Canção Doce, Lëila Slimani

Slimani, Lëila (2017). Canção Doce. Lisboa: Alfaguara Portugal.

Nº de páginas: 216

Início da leitura: 14/03/2021

Fim da leitura: 16/03/2021

Canção Doce é um romance escrito por Lëila Slimani, traduzido por Tânia Ganho e que venceu o Prémio Goncourt 2016.

Começo desde já por dizer que fui agradavelmente surpreendida por este livro. Não conhecendo ainda a escritora, escolhi este livro pela capa, pela sinopse e pelo prémio conquistado. Poderia, porém, constituir uma desilusão, o que não sucedeu.

Gostei da forma como Slimani escreve, uma escrita muito cinematográfica, com uma espécie de flashes, que, sem desvendarem tudo, nos instigam o pensamento e nos conduzem a conclusões pessoais. Senti que, ao longo da história, fui criando as personagens na minha cabeça e fui-as acompanhando, com a alma a sentir-se pequenina, o coração ao pé da boca, numa ansiedade crescente. Quando isto acontece, é porque o livro mexe connosco, nos envolve, nos obceca. Numa linguagem crua se cria uma história dura e tensa que nos deixa, muitas das vezes, angustiados e, ao mesmo tempo, expectantes. É daqueles livros que, apesar de nos angustiar, não conseguimos largar.

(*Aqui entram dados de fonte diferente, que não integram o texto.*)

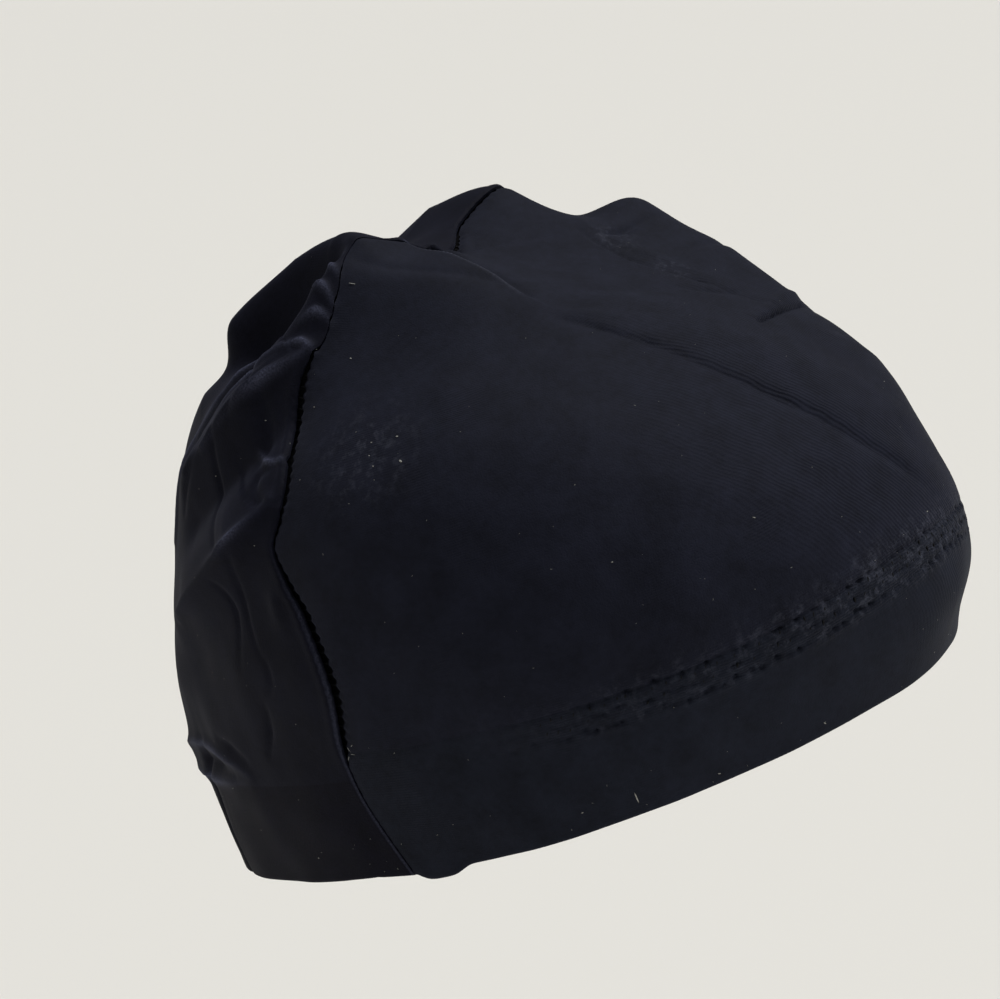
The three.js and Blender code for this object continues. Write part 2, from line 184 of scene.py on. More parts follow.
# The threads that bridge the seam's groove: their pitch, and the share of the groove's width by which
# they pull its two edges into scallops
THREAD_PITCH = 2.4
FRONT_SCALLOP, BACK_SCALLOP = 0.4, 0.12
# A thread's overlap on both panels beyond the groove's width, its thickness and how deep its middle lies
THREAD_OVERLAP, THREAD_WIDTH, THREAD_DEPTH = 1.2, 0.34, 1.7

# The cloth turned in behind the groove: its width each side, its thickness, how deep it lies, and the level
# at which it starts
SEAM_ALLOWANCE = 4.0
ALLOWANCE_WALL = 0.7
ALLOWANCE_DEPTH = 2.6
ALLOWANCE_START = 0.004

# The zigzag of stitches that holds the hem band, as three rows of needle holes: the heights of the rows
# from the band's top edge with the depth of their pits, the length of a stitch, the half length and half
# height of a pit, and the share of its depth at each angle from the front
STITCH_ROWS = ((0.0, 0.9), (-2.9, 0.55), (-5.7, 0.95))
STITCH_PITCH = 2.7
PIT_LENGTH, PIT_HEIGHT = 0.6, 0.5
PIT_ANGLES = (-90, -60, -10, 3, 20, 54, 61, 69, 90)
PIT_SHARES = (0.15, 0.6, 0.8, 0.9, 1.0, 1.0, 0.5, 0.15, 0.05)
# The share below which the threads are lost in the cloth, and the length and thickness of their bights
STITCH_SHOWS = 0.4
BIGHT_LENGTH, BIGHT_WIDTH = 1.3, 0.5

# The crease along a band's top edge, its depth and width, and how far a panel's foot is tucked behind it
EDGE_DIP, EDGE_WIDTH = 0.14, 1.2
FOOT_TUCK = 0.75
# How much thinner the cloth is at the seam, at a panel's foot and at the band's top, which covers the foot
SEAM_THINNING, FOOT_THINNING, TOP_THINNING = 0.5, 0.7, 1.1
# The radius of the fold at the hem, and how fast the wall thins round it
HEM_ROUND, HEM_THINNING = 0.9, 1.6

# Small swells and dips, each as its width and its height or depth. Beside the seam: the roll of the back
# cloth's edge, the turn of each cloth's edge into the seam, and the soft dip of the front cloth.
BACK_ROLL, BACK_TURN, FRONT_TURN, FRONT_DIP = (1.0, 0.3), (0.3, 0.7), (0.8, 0.8), (3.5, 0.45)
BACK_ROLL_PLACE = 1.1
# Beside the stitches: the swell along all the rows, the line that each row presses, and the puff of cloth
# after each pit, which lies a little along and below it and has this share of its depth
ROWS_SWELL, ROW_LINE, PIT_PUFF = (2.6, 0.25), (0.8, 0.12), (0.7, 0.3)
PUFF_ALONG, PUFF_BELOW = 1.4, 0.6
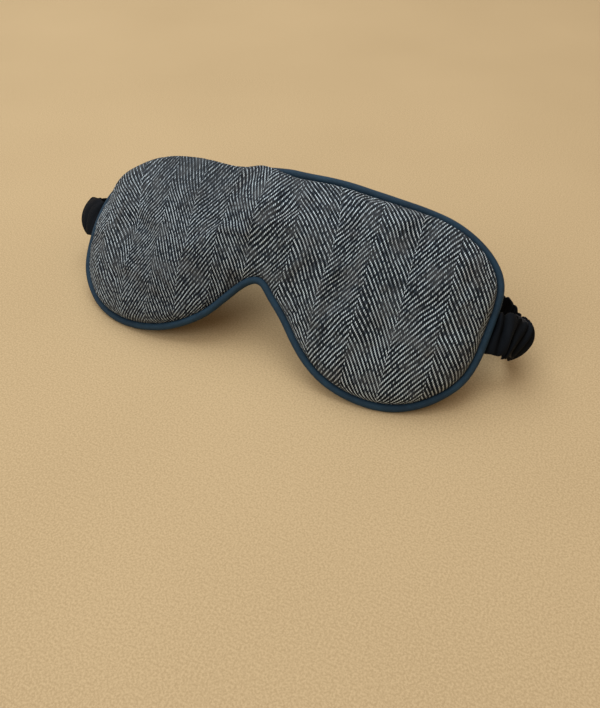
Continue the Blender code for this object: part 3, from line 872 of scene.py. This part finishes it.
# ---------------------------------------------------------------- floor, light and camera
floor_mat = Cloth("pale_floor", 0.85, 0.2)
fx, fy, _ = floor_mat.object_mm()
grain = floor_mat.noise(floor_mat.join(fx, fy, 0.0), 1.3, 3.0, 0.65)
broad = floor_mat.noise(floor_mat.join(fx, fy, 5.0), 0.006, 2.0)
floor_mat.colour(floor_mat.mix((grain * 0.85 + broad * 0.15).span(0.36, 0.64),
                               (0.428, 0.322, 0.180), (0.548, 0.424, 0.248)))
floor_mat.bump(grain, 0.0002, 0.25)
bpy.ops.mesh.primitive_plane_add(size=6.0, location=(0, 0, 0))
floor = bpy.context.active_object
floor.name = "floor"
floor.data.materials.append(floor_mat.mat)


def area_light(name, at, size, power, colour):
    """A round soft lamp turned to the middle of the mask."""
    lamp = bpy.data.lights.new(name, "AREA")
    lamp.shape = "DISK"
    lamp.size = size
    lamp.energy = power
    lamp.color = colour
    ob = bpy.data.objects.new(name, lamp)
    ob.location = at
    ob.rotation_euler = (Vector((0, 0, 0.02)) - Vector(at)).to_track_quat("-Z", "Y").to_euler()
    scene.collection.objects.link(ob)


area_light("key", (-0.36, 0.36, 1.30), size=1.5, power=17.6, colour=(0.90, 0.95, 0.985))
area_light("fill", (-0.35, -0.90, 1.00), size=1.0, power=7.4, colour=(0.95, 0.98, 1.0))
world = bpy.data.worlds.new("studio")
world.use_nodes = True
sky = world.node_tree.nodes["Background"]
sky.inputs["Color"].default_value = (1.0, 0.71, 0.47, 1.0)
sky.inputs["Strength"].default_value = 0.40
scene.world = world
scene.view_settings.view_transform = "Standard"

CAM_AT = Vector((0.1265, -0.2399, 0.2220))
CAM_TURN = math.radians(25.72)
CAM_PITCH = math.radians(42.96)
ahead = Vector((-math.sin(CAM_TURN) * math.cos(CAM_PITCH), math.cos(CAM_TURN) * math.cos(CAM_PITCH),
                -math.sin(CAM_PITCH)))
camera = bpy.data.cameras.new("camera")
camera.sensor_fit = "VERTICAL"
camera.sensor_height = 24.0
camera.lens = 23.73
camera.clip_start = 0.01
cam_ob = bpy.data.objects.new("camera", camera)
cam_ob.location = CAM_AT
cam_ob.rotation_euler = ahead.to_track_quat("-Z", "Y").to_euler()
scene.collection.objects.link(cam_ob)
scene.camera = cam_ob
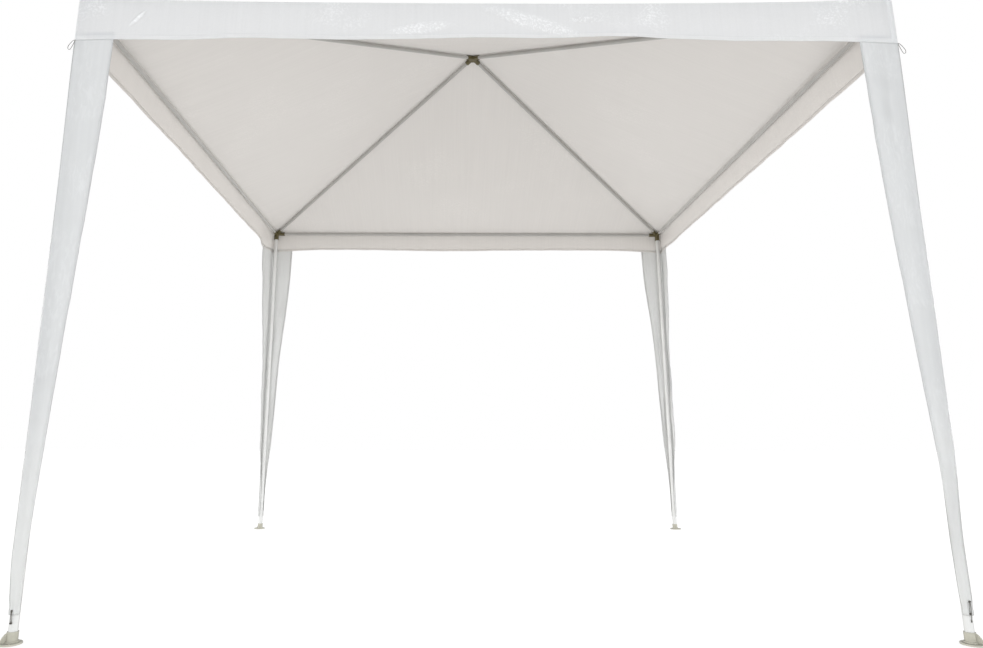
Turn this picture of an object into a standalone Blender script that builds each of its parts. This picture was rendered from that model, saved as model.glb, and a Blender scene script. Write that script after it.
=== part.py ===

O livro começa com a morte de duas crianças às mãos de uma ama. É então que se inicia a narração de todos os acontecimentos que levaram a este presumível homicídio.

Myriam e Paul são pais de duas crianças, Mila e Adam. Até então, Myriam era mãe a tempo inteiro. Porém, começa a sentir necessidade de voltar a trabalhar e é convidada a fazê-lo num escritório de advocacia. De entre muitas hipóteses bem ponderadas de arranjar uma ama para os filhos, estes pais, acabam por contratar Louise. Esta é retratada como uma mulher pequenina, branca, como uma boneca de cera, com uma força muito pouco condizente com a sua franzina estrutura física. Revela, desde logo, uma capacidade maternal que conquista as crianças e os pais. Para além de ama, acaba por fazer todos os serviços domésticos de forma irrepreensível, o que os deixa muito admirados, ao ponto de a levarem com eles de férias.

Porém, aos poucos, o casal vai-se apercebendo de que talvez esta dedicação toda, as imensas fotografias das crianças com que os bombardeia diariamente, não são muito normais. Porém, apesar de algum desconforto que começam a sentir, sabem que nunca conseguirão uma ama como esta. Literalmente, ela começa a invadir as suas vidas, de tal forma que, enquanto leitora, me senti sufocar.

Há nestas personagens uma critica latente à sociedade moderna, às relações sociais e familiares atuais, às prioridades definidas no seio da família. Mas há também muito de real. Quantas vezes nos questionamos se a vida que temos é, com efeito, a que desejamos? E, até quando aguentamos? A par disto, há uma ideia muito típica do existencialismo, que coloca no homem toda a responsabilidade pelos seus atos e pelas decisões que toma na vida. Podemos considerar que alguém é incapaz de matar, até ao momento em que a pessoa se vê confrontada com a possibilidade de matar.

O final, ainda que anunciado logo no início da narrativa, deixa-nos, porém, o desejo de saber mais, de desejar que existisse algo mais, mais acontecimentos que justificassem o sucedido. Mas, como em tudo na vida, nem sempre há explicações. As coisas acontecem, porque têm de acontecer.

Deixo apenas algumas das passagens que me fizeram refletir:

“Também há algumas mães, mães de olhar vago. Uma cujo parto recente a retém na orla do mundo e que, no banco, sente o peso da barriga ainda flácida. Carrega o seu corpo de dor e de secreções, o seu corpo que cheira a leite azedo e a sangue. Essa carne que ela arrasta e à qual não dá atenção, nem repouso.”

(Paul) “Parecia-lhe que reinava no quarto um cheiro estranho. O mesmo cheiro das lojas de animais, e da beira-rio, onde por vezes levavam Mila ao fim de semana. Um cheiro a secreções e a clausura, a mijo seco numa cama de gato. Aquele cheiro enjoava-o.”

“Mas agora não havia volta a dar, não podia dizer que afinal já não queria aquela vida. Os filhos ali estavam, amados, adorados, jamais postos em causa, mas a dúvida insinuara-se em todos os recantos.”